**WORK TO DO**. Give the entries again exactly, every one of them.

**DATA FOR PROCESSING**.
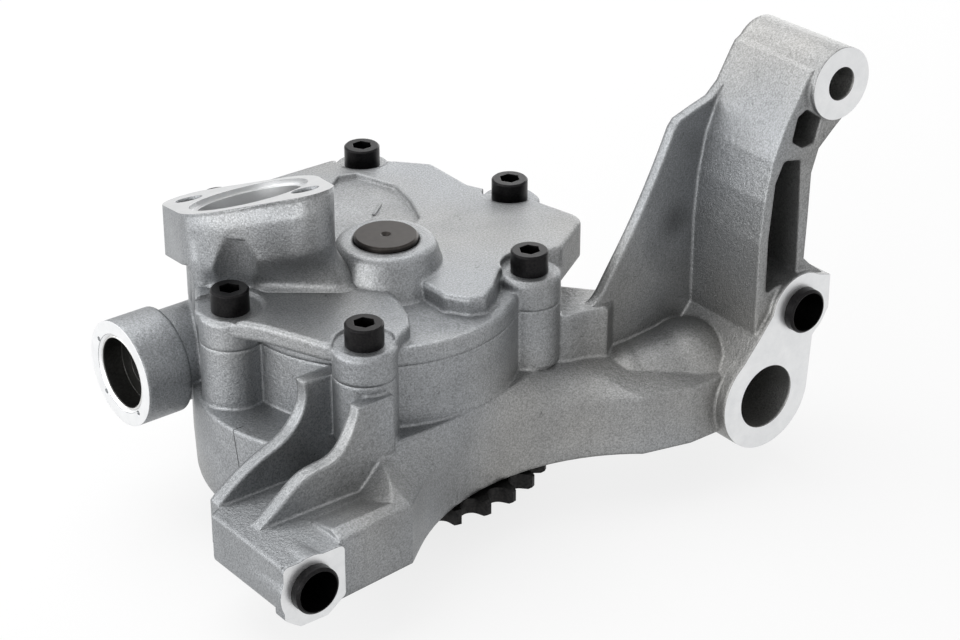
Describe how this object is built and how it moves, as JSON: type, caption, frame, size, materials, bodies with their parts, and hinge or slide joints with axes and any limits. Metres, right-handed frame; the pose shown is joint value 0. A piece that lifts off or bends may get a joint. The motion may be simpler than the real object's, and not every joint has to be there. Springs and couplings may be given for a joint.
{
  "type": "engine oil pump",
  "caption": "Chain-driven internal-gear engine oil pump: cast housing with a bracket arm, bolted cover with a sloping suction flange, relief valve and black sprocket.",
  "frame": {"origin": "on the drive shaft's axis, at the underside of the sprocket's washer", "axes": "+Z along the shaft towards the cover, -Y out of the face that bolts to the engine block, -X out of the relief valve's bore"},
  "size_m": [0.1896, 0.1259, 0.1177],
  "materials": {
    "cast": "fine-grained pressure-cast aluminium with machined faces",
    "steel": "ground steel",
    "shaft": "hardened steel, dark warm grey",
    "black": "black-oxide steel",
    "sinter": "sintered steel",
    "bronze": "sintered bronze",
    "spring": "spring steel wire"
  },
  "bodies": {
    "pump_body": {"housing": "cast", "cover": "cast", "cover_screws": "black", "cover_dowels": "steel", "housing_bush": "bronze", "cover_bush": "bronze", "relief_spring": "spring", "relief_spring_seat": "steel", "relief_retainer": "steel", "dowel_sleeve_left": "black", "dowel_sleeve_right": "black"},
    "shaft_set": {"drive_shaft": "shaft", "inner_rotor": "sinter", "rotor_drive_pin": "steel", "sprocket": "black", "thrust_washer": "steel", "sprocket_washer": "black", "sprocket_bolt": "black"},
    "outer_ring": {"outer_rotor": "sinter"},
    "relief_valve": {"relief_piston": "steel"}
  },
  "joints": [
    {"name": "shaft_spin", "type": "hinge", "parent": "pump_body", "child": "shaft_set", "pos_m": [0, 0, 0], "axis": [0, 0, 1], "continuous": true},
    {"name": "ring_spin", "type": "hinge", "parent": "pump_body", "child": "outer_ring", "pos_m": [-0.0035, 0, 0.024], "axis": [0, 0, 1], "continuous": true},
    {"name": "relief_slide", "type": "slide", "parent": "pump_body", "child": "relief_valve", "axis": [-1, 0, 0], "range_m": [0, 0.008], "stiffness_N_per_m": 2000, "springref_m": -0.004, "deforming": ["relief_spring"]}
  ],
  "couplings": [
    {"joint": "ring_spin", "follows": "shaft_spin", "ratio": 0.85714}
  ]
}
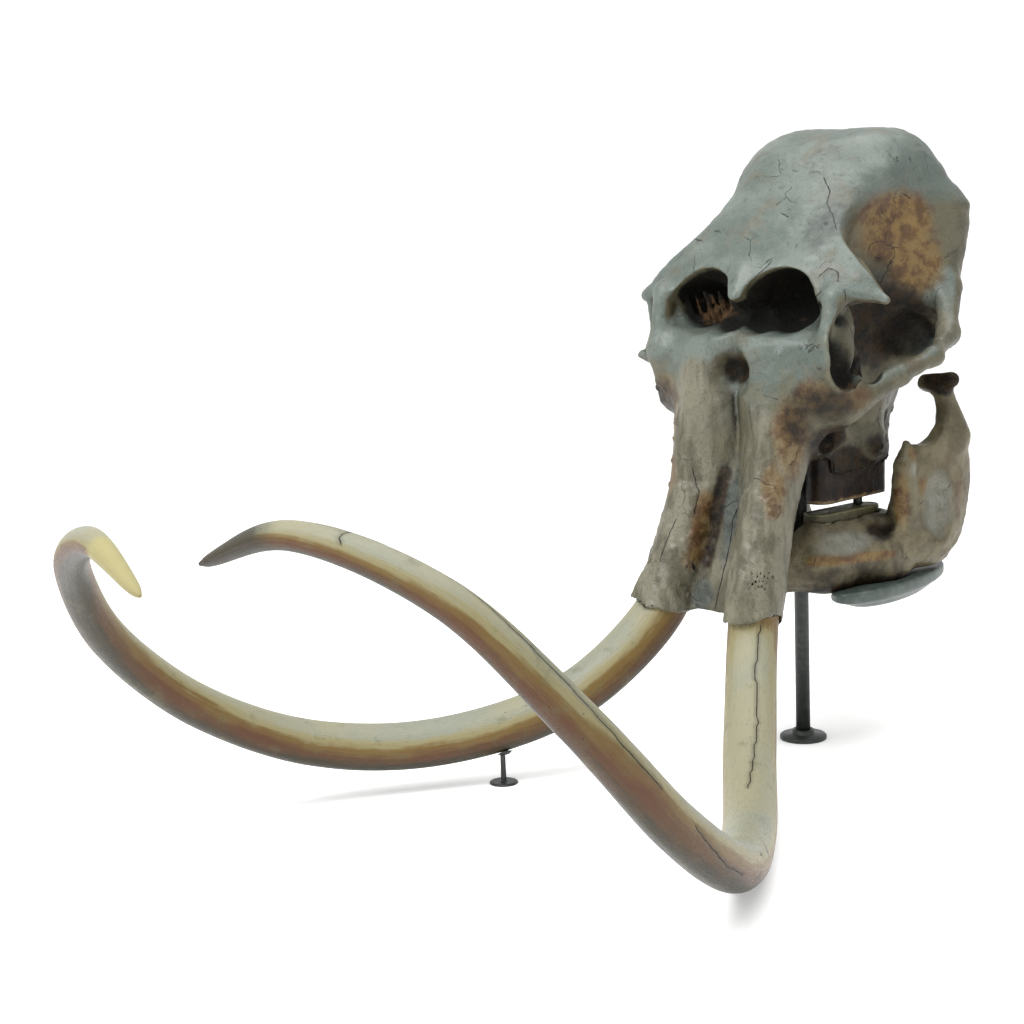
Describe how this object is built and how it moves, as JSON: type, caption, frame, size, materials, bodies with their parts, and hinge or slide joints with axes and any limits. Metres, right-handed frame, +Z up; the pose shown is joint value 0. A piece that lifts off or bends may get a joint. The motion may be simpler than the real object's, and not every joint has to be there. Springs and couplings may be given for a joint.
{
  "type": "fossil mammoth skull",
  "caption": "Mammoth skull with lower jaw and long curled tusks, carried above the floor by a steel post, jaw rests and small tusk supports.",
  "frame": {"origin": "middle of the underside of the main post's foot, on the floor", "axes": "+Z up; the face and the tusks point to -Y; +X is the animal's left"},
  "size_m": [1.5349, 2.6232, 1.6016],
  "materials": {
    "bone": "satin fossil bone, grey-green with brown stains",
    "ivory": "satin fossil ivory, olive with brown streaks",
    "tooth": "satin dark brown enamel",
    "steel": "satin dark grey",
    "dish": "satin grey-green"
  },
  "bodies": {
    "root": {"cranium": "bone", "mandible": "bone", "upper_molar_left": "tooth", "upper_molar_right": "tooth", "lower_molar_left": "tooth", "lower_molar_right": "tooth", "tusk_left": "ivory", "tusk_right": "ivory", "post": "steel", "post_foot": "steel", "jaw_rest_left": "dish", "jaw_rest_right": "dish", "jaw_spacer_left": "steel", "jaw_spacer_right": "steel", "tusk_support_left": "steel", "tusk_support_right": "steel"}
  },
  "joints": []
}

**FINAL RESULT**.
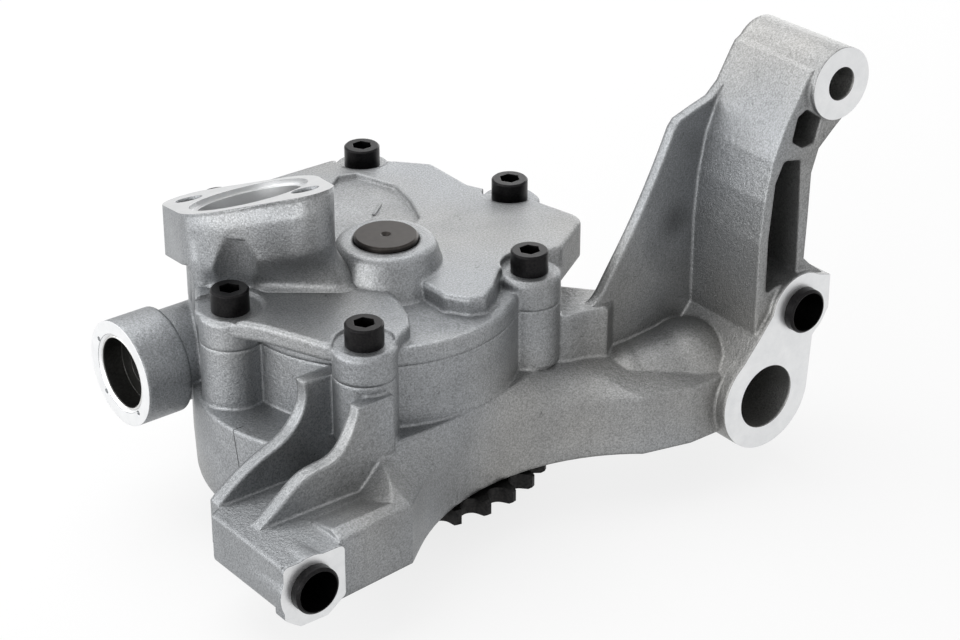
Describe how this object is built and how it moves, as JSON: type, caption, frame, size, materials, bodies with their parts, and hinge or slide joints with axes and any limits. Metres, right-handed frame; the pose shown is joint value 0. A piece that lifts off or bends may get a joint. The motion may be simpler than the real object's, and not every joint has to be there. Springs and couplings may be given for a joint.
{
  "type": "engine oil pump",
  "caption": "Chain-driven internal-gear engine oil pump: cast housing with a bracket arm, bolted cover with a sloping suction flange, relief valve and black sprocket.",
  "frame": {"origin": "on the drive shaft's axis, at the underside of the sprocket's washer", "axes": "+Z along the shaft towards the cover, -Y out of the face that bolts to the engine block, -X out of the relief valve's bore"},
  "size_m": [0.1896, 0.1259, 0.1177],
  "materials": {
    "cast": "fine-grained pressure-cast aluminium with machined faces",
    "steel": "ground steel",
    "shaft": "hardened steel, dark warm grey",
    "black": "black-oxide steel",
    "sinter": "sintered steel",
    "bronze": "sintered bronze",
    "spring": "spring steel wire"
  },
  "bodies": {
    "pump_body": {"housing": "cast", "cover": "cast", "cover_screws": "black", "cover_dowels": "steel", "housing_bush": "bronze", "cover_bush": "bronze", "relief_spring": "spring", "relief_spring_seat": "steel", "relief_retainer": "steel", "dowel_sleeve_left": "black", "dowel_sleeve_right": "black"},
    "shaft_set": {"drive_shaft": "shaft", "inner_rotor": "sinter", "rotor_drive_pin": "steel", "sprocket": "black", "thrust_washer": "steel", "sprocket_washer": "black", "sprocket_bolt": "black"},
    "outer_ring": {"outer_rotor": "sinter"},
    "relief_valve": {"relief_piston": "steel"}
  },
  "joints": [
    {"name": "shaft_spin", "type": "hinge", "parent": "pump_body", "child": "shaft_set", "pos_m": [0, 0, 0], "axis": [0, 0, 1], "continuous": true},
    {"name": "ring_spin", "type": "hinge", "parent": "pump_body", "child": "outer_ring", "pos_m": [-0.0035, 0, 0.024], "axis": [0, 0, 1], "continuous": true},
    {"name": "relief_slide", "type": "slide", "parent": "pump_body", "child": "relief_valve", "axis": [-1, 0, 0], "range_m": [0, 0.008], "stiffness_N_per_m": 2000, "springref_m": -0.004, "deforming": ["relief_spring"]}
  ],
  "couplings": [
    {"joint": "ring_spin", "follows": "shaft_spin", "ratio": 0.85714}
  ]
}
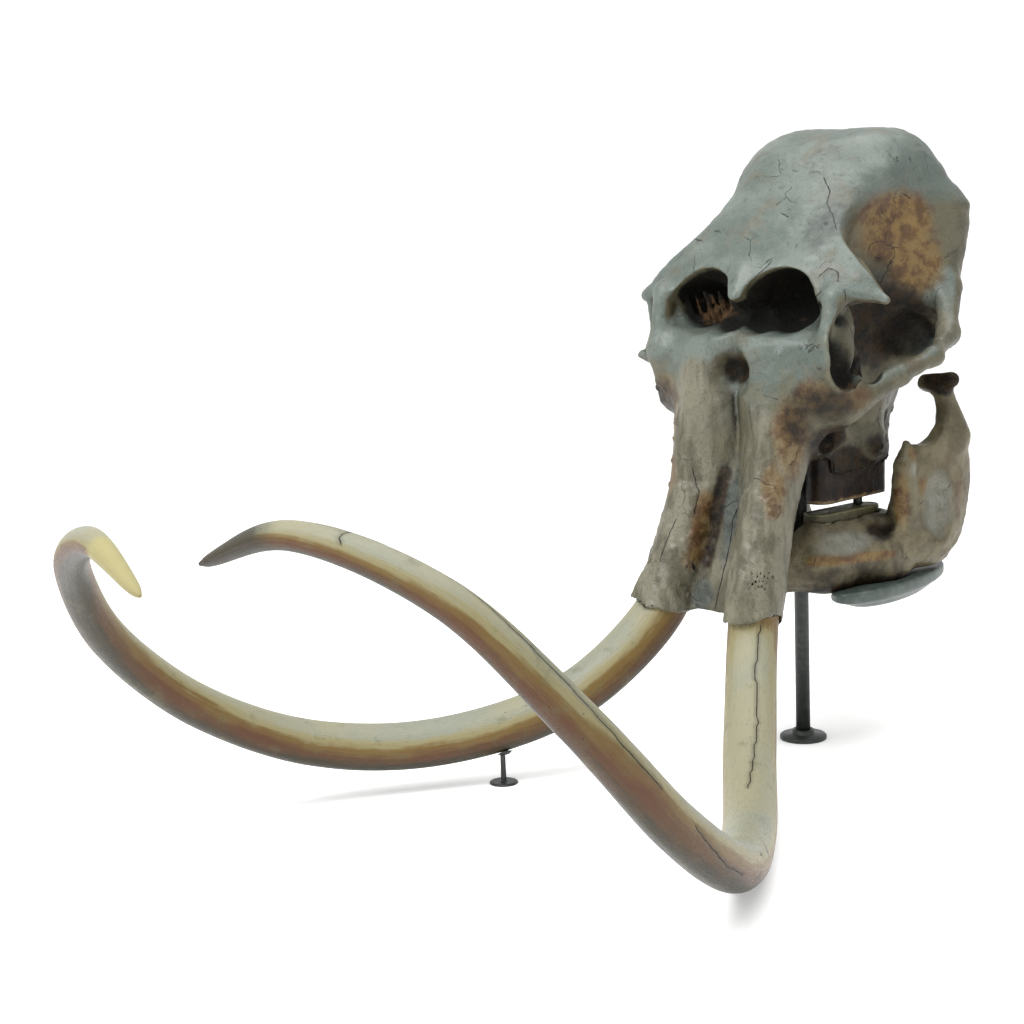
Describe how this object is built and how it moves, as JSON: type, caption, frame, size, materials, bodies with their parts, and hinge or slide joints with axes and any limits. Metres, right-handed frame, +Z up; the pose shown is joint value 0. A piece that lifts off or bends may get a joint. The motion may be simpler than the real object's, and not every joint has to be there. Springs and couplings may be given for a joint.
{
  "type": "fossil mammoth skull",
  "caption": "Mammoth skull with lower jaw and long curled tusks, carried above the floor by a steel post, jaw rests and small tusk supports.",
  "frame": {"origin": "middle of the underside of the main post's foot, on the floor", "axes": "+Z up; the face and the tusks point to -Y; +X is the animal's left"},
  "size_m": [1.5349, 2.6232, 1.6016],
  "materials": {
    "bone": "satin fossil bone, grey-green with brown stains",
    "ivory": "satin fossil ivory, olive with brown streaks",
    "tooth": "satin dark brown enamel",
    "steel": "satin dark grey",
    "dish": "satin grey-green"
  },
  "bodies": {
    "root": {"cranium": "bone", "mandible": "bone", "upper_molar_left": "tooth", "upper_molar_right": "tooth", "lower_molar_left": "tooth", "lower_molar_right": "tooth", "tusk_left": "ivory", "tusk_right": "ivory", "post": "steel", "post_foot": "steel", "jaw_rest_left": "dish", "jaw_rest_right": "dish", "jaw_spacer_left": "steel", "jaw_spacer_right": "steel", "tusk_support_left": "steel", "tusk_support_right": "steel"}
  },
  "joints": []
}